>> START Provided records
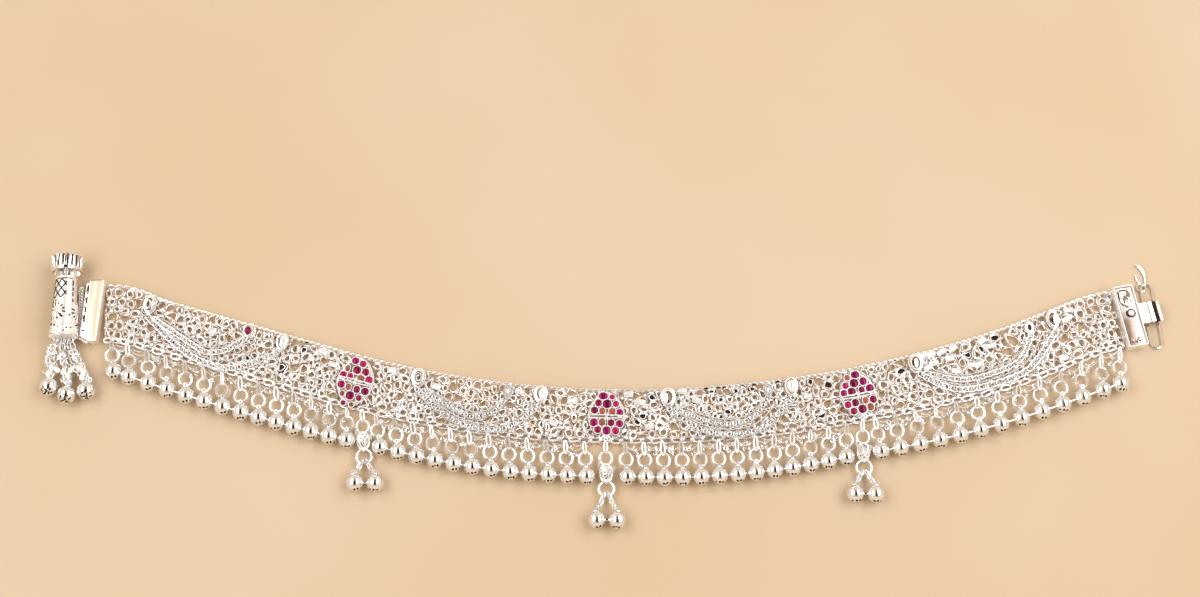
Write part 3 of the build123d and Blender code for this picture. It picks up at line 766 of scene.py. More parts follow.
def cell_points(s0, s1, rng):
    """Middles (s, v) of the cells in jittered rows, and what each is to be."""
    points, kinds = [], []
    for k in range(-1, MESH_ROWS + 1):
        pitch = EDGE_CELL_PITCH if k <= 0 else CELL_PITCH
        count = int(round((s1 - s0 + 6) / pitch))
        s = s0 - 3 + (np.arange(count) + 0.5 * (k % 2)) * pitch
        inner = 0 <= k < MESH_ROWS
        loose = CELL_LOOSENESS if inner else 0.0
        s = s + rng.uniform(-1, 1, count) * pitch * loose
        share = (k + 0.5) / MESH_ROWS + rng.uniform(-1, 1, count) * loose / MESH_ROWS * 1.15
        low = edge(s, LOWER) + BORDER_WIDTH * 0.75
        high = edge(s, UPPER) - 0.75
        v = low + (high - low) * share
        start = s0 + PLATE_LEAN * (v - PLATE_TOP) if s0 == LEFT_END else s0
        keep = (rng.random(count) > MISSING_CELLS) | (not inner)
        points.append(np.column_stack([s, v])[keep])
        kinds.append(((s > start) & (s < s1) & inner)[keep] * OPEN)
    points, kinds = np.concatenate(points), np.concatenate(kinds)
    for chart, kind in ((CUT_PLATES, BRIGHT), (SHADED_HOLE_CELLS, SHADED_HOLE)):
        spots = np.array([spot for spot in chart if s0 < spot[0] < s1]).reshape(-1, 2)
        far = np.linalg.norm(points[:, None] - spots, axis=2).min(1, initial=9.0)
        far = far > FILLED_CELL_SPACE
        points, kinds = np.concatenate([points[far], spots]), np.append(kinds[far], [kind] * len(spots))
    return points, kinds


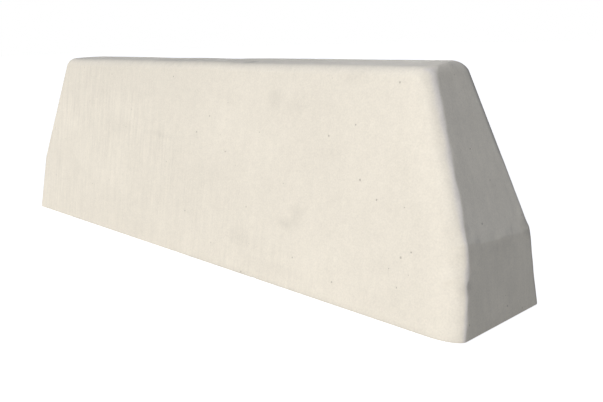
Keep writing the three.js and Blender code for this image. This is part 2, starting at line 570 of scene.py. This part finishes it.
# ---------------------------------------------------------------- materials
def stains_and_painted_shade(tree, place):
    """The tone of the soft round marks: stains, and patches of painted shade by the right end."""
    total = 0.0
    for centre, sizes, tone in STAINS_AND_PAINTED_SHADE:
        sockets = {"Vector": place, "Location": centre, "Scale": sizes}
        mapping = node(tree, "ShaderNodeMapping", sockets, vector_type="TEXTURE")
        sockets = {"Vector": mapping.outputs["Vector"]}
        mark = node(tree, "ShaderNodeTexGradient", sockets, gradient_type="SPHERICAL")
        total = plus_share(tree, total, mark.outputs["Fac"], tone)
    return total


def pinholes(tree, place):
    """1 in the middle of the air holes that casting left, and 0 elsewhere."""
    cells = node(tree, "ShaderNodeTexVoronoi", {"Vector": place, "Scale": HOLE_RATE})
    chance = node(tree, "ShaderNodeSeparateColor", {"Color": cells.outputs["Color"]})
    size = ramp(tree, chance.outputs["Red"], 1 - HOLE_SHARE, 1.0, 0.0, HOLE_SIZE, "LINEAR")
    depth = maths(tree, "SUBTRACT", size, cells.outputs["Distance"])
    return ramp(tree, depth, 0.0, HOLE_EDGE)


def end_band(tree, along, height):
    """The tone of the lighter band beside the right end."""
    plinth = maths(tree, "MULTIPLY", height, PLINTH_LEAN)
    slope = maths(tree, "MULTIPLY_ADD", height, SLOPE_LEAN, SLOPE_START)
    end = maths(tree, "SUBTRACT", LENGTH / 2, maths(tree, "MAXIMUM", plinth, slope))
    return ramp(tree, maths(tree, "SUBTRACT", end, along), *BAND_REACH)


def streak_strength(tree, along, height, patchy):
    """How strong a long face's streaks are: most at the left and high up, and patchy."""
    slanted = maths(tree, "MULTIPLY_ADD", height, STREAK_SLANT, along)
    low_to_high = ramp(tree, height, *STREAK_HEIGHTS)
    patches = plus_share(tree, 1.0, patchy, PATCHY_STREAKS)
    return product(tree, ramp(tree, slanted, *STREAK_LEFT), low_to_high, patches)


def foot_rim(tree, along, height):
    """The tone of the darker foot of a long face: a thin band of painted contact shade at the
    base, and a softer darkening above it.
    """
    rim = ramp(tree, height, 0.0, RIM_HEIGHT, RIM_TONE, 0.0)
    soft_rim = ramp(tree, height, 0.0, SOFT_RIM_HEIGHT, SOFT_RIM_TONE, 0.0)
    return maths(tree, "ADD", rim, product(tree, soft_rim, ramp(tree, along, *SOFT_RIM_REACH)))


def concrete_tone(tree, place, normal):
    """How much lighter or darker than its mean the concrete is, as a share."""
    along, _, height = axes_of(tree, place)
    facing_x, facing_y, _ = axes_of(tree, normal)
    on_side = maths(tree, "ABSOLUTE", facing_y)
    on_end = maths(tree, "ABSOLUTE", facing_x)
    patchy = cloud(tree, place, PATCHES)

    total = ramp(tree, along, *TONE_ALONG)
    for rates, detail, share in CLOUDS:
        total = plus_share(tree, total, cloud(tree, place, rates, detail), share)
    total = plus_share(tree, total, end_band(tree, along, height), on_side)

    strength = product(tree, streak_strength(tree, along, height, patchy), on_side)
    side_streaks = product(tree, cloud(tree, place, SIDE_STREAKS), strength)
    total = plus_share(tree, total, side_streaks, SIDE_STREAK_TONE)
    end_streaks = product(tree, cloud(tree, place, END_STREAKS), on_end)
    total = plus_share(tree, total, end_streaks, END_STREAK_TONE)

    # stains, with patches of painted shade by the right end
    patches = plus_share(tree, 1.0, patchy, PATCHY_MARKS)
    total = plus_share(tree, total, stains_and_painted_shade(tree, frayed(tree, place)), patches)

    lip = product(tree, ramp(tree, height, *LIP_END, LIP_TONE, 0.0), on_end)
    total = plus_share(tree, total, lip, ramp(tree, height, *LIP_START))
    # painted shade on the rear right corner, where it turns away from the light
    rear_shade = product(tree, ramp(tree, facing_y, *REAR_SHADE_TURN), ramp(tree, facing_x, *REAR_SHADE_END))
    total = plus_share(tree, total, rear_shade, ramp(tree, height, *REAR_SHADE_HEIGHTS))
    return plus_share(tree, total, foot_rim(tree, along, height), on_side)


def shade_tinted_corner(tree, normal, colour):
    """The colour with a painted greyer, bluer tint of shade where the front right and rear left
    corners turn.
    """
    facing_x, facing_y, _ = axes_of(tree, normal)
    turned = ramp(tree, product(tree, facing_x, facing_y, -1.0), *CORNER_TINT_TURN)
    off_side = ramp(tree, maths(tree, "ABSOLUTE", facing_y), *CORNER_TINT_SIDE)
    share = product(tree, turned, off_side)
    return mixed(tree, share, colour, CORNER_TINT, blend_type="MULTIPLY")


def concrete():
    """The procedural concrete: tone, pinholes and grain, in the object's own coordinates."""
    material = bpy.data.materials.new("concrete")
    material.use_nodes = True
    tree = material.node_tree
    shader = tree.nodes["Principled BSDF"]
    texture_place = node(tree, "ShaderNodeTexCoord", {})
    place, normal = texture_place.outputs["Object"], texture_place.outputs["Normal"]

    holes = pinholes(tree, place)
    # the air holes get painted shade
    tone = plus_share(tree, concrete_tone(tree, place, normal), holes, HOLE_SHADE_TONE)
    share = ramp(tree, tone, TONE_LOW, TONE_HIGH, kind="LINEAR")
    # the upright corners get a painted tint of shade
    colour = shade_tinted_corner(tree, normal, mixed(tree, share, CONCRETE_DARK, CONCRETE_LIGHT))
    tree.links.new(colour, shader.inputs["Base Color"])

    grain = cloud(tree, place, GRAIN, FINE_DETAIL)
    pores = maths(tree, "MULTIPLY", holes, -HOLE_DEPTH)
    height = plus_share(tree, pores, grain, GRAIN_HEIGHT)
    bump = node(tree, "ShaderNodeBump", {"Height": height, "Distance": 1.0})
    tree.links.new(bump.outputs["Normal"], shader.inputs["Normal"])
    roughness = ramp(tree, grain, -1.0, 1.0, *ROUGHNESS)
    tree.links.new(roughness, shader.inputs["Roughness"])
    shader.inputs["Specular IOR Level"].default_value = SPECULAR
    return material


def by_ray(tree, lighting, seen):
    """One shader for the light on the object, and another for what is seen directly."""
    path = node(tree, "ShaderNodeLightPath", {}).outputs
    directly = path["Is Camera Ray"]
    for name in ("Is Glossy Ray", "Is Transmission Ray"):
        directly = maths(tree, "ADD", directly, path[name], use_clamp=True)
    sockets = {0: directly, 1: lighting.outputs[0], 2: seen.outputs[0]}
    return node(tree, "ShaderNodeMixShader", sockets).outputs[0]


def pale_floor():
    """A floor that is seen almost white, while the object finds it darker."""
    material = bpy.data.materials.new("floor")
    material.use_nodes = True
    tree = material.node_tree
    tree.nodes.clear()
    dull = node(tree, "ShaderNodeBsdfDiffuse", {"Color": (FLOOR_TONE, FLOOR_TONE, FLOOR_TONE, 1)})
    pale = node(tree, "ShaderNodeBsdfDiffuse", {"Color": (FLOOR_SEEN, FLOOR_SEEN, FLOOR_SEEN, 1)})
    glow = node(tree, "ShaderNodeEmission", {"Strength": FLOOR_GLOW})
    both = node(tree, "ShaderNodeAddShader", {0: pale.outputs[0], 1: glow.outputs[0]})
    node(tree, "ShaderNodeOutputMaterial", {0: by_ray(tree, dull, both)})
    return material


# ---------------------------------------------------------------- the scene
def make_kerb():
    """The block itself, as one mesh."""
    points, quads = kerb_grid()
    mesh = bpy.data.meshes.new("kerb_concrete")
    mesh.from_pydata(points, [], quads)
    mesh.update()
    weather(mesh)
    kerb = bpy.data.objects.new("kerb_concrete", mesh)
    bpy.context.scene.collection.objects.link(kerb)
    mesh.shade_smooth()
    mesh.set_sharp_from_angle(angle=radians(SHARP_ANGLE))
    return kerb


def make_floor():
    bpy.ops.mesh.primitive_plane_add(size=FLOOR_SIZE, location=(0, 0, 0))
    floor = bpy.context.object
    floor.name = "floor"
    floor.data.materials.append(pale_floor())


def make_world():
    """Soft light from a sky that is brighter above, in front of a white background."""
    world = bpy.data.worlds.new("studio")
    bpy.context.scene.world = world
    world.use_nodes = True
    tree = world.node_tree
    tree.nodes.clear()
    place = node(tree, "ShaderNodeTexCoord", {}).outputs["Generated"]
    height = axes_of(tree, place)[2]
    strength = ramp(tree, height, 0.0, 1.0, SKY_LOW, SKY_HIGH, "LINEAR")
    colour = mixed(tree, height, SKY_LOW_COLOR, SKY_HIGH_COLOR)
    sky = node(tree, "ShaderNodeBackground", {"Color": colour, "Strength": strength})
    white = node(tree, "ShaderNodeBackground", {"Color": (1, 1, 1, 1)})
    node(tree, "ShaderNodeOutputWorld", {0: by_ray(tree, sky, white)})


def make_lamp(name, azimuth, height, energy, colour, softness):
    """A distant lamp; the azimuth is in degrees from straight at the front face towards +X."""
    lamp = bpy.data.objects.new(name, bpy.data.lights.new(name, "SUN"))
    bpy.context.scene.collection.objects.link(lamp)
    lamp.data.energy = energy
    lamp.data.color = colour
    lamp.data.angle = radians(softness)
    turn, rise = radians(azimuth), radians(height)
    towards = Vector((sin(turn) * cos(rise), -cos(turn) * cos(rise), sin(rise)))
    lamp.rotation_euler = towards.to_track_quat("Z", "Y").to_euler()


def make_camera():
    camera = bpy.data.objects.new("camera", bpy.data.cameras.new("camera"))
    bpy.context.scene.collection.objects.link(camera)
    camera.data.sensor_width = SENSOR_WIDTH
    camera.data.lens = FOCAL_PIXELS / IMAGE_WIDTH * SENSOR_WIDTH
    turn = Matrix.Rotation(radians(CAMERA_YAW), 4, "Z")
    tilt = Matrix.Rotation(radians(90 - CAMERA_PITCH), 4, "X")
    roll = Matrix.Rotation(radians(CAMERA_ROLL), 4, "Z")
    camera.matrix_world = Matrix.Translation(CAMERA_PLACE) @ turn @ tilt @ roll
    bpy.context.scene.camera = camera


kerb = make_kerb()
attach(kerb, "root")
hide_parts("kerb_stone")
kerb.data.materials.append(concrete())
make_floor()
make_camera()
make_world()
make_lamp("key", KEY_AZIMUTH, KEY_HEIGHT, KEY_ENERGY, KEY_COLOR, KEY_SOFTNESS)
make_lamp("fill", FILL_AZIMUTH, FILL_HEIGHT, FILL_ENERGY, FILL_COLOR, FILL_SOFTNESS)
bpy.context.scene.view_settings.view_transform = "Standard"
>> END Provided records
> Written problem
Of the lines above, extract only those from the line with "Keep writing the" to the line with "return total", both included, exactly as written.

> The answer
Keep writing the three.js and Blender code for this image. This is part 2, starting at line 570 of scene.py. This part finishes it.
# ---------------------------------------------------------------- materials
def stains_and_painted_shade(tree, place):
    """The tone of the soft round marks: stains, and patches of painted shade by the right end."""
    total = 0.0
    for centre, sizes, tone in STAINS_AND_PAINTED_SHADE:
        sockets = {"Vector": place, "Location": centre, "Scale": sizes}
        mapping = node(tree, "ShaderNodeMapping", sockets, vector_type="TEXTURE")
        sockets = {"Vector": mapping.outputs["Vector"]}
        mark = node(tree, "ShaderNodeTexGradient", sockets, gradient_type="SPHERICAL")
        total = plus_share(tree, total, mark.outputs["Fac"], tone)
    return total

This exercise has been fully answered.